In the previously mentioned essay, Spivak examines three novels by women: Charlotte Bronte’s Jane Eyre, Jean Rhys’ Wide Sargasso Sea and Mary Shelley’s Frankenstein; basically to reveal the manner in which imperialist ideology structures the expression of 19th century feminist individualism. Spivak argues that the feminist ‘program’ of Jane Eyre, which has become a ‘cult text of feminism’, is also closely allied with imperialist ideology. “Sympathetic U. S. feminists have remarked that I do not do justice to Jane Eyre’s subjectivity. (…) feminist individualism in the age of imperialism, is precisely the making of human beings, the constitution and ‘interpellation’ of the subject not only as individual but as ‘individualist.’” (Spivak, Gayatri. “Three Women’s Texts and a Critique of Imperialism.” 1985, p. 244) “As the female individualist, not-quite/not-male, articulates herself in shifting relationship to what is at stake, the ‘native female’ as such… is excluded from any share in this emerging norm… In a reading such as mine … the effort is to wrench oneself away from the mesmerizing focus… of the female individualist.” (Ibid, pp. 244- 245)

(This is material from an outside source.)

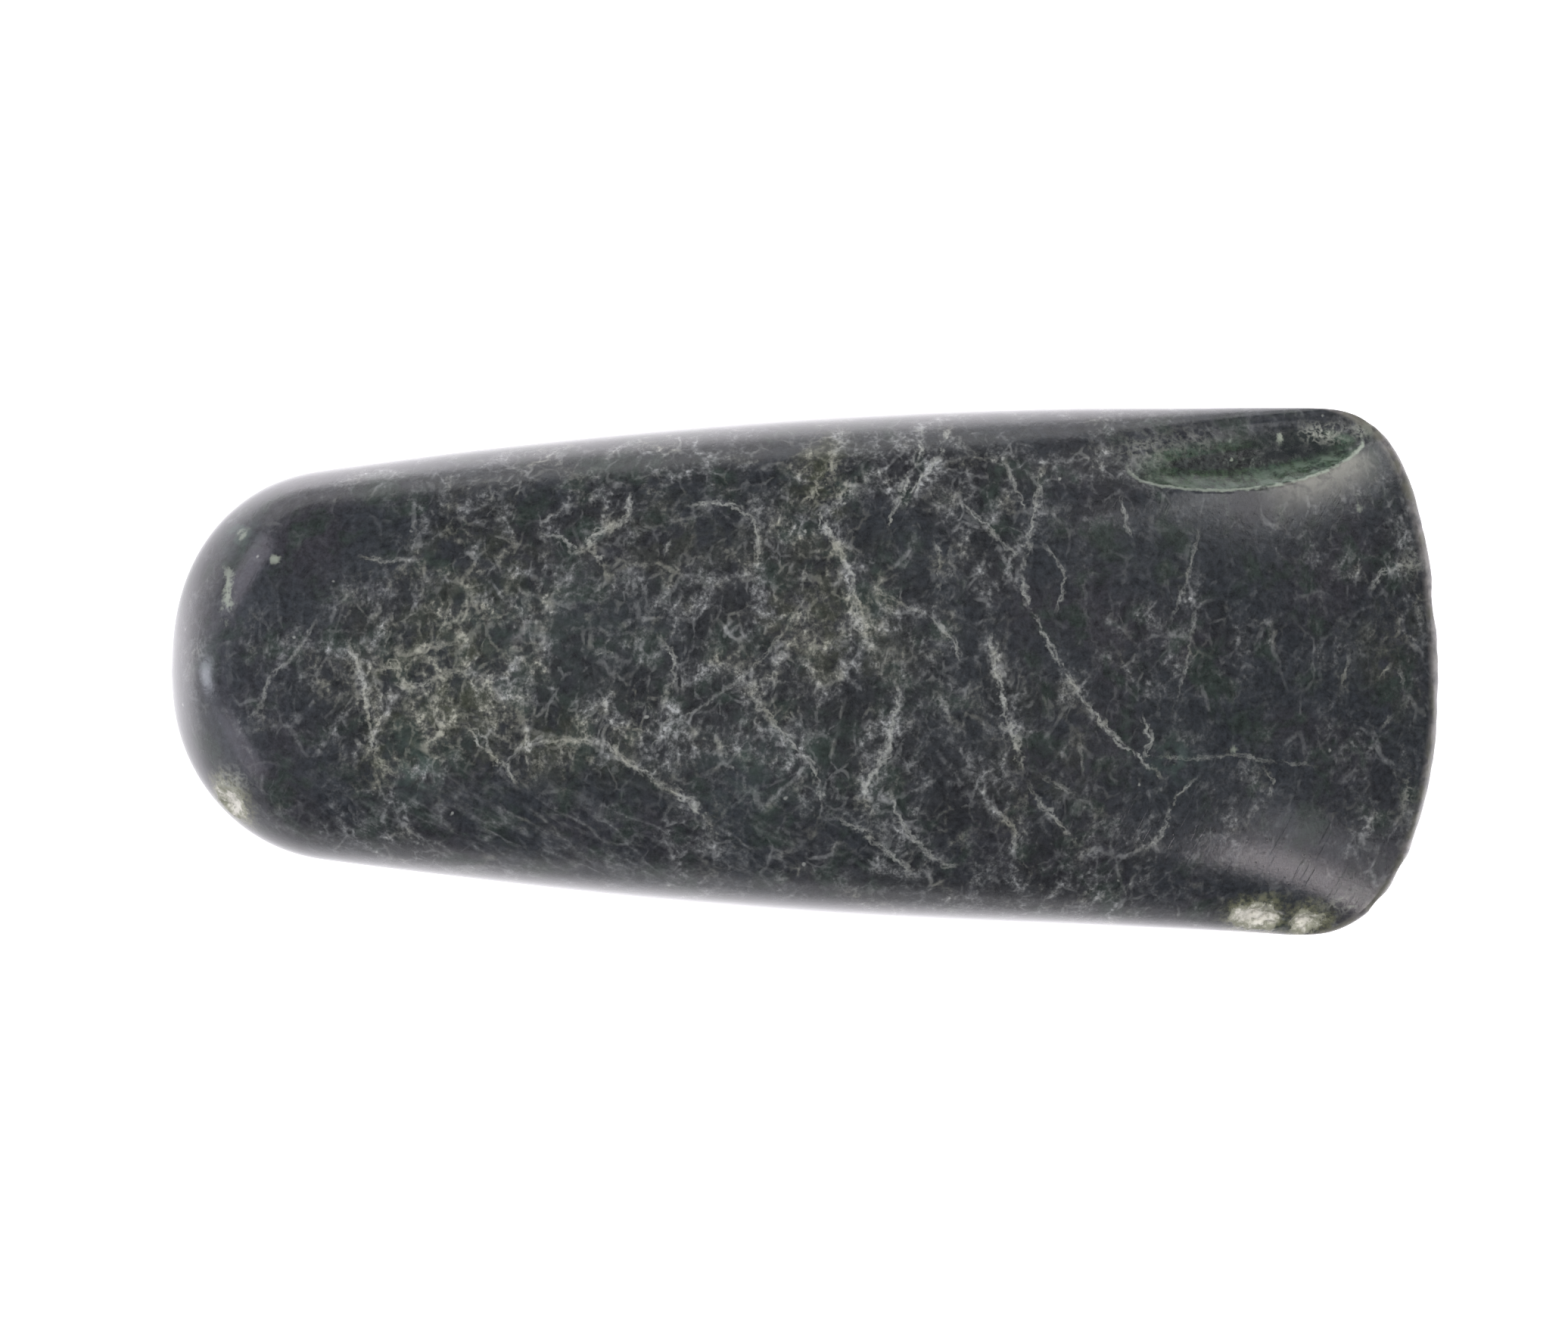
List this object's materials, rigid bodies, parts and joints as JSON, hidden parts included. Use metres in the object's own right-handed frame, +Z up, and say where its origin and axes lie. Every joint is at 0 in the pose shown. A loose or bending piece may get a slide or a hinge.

She gives ‘worlding’ as an alternative to the so called ‘the Third World’ which connotes the inferiority of the “native” who is considered as object for enthusiastic information- retrieval and thus denying its own ‘worlding’. The notion of ‘the Third World’ connotes a classification of the world into First, Second and Third, and of course from a Western perspective. She goes further to criticize feminists who reproduce the axioms of imperialism.
“We must rather strategically take shelter in an essentialism which, not wishing to lose the important advantages won by U.S. main-stream feminism, will continue to honor the suspect binary oppositions-book and author, individual and history-and start with an assurance of the following sort: my readings here do not seek to undermine the excellence of the individual artist.” (Spivak, Gayatri. “Three Women’s Texts and a Critique of Imperialism.” 1985, p. 244). Spivak puts the feminist “cannons” into question. They universalize their western feminist experience. They homogenize using ‘WE’!!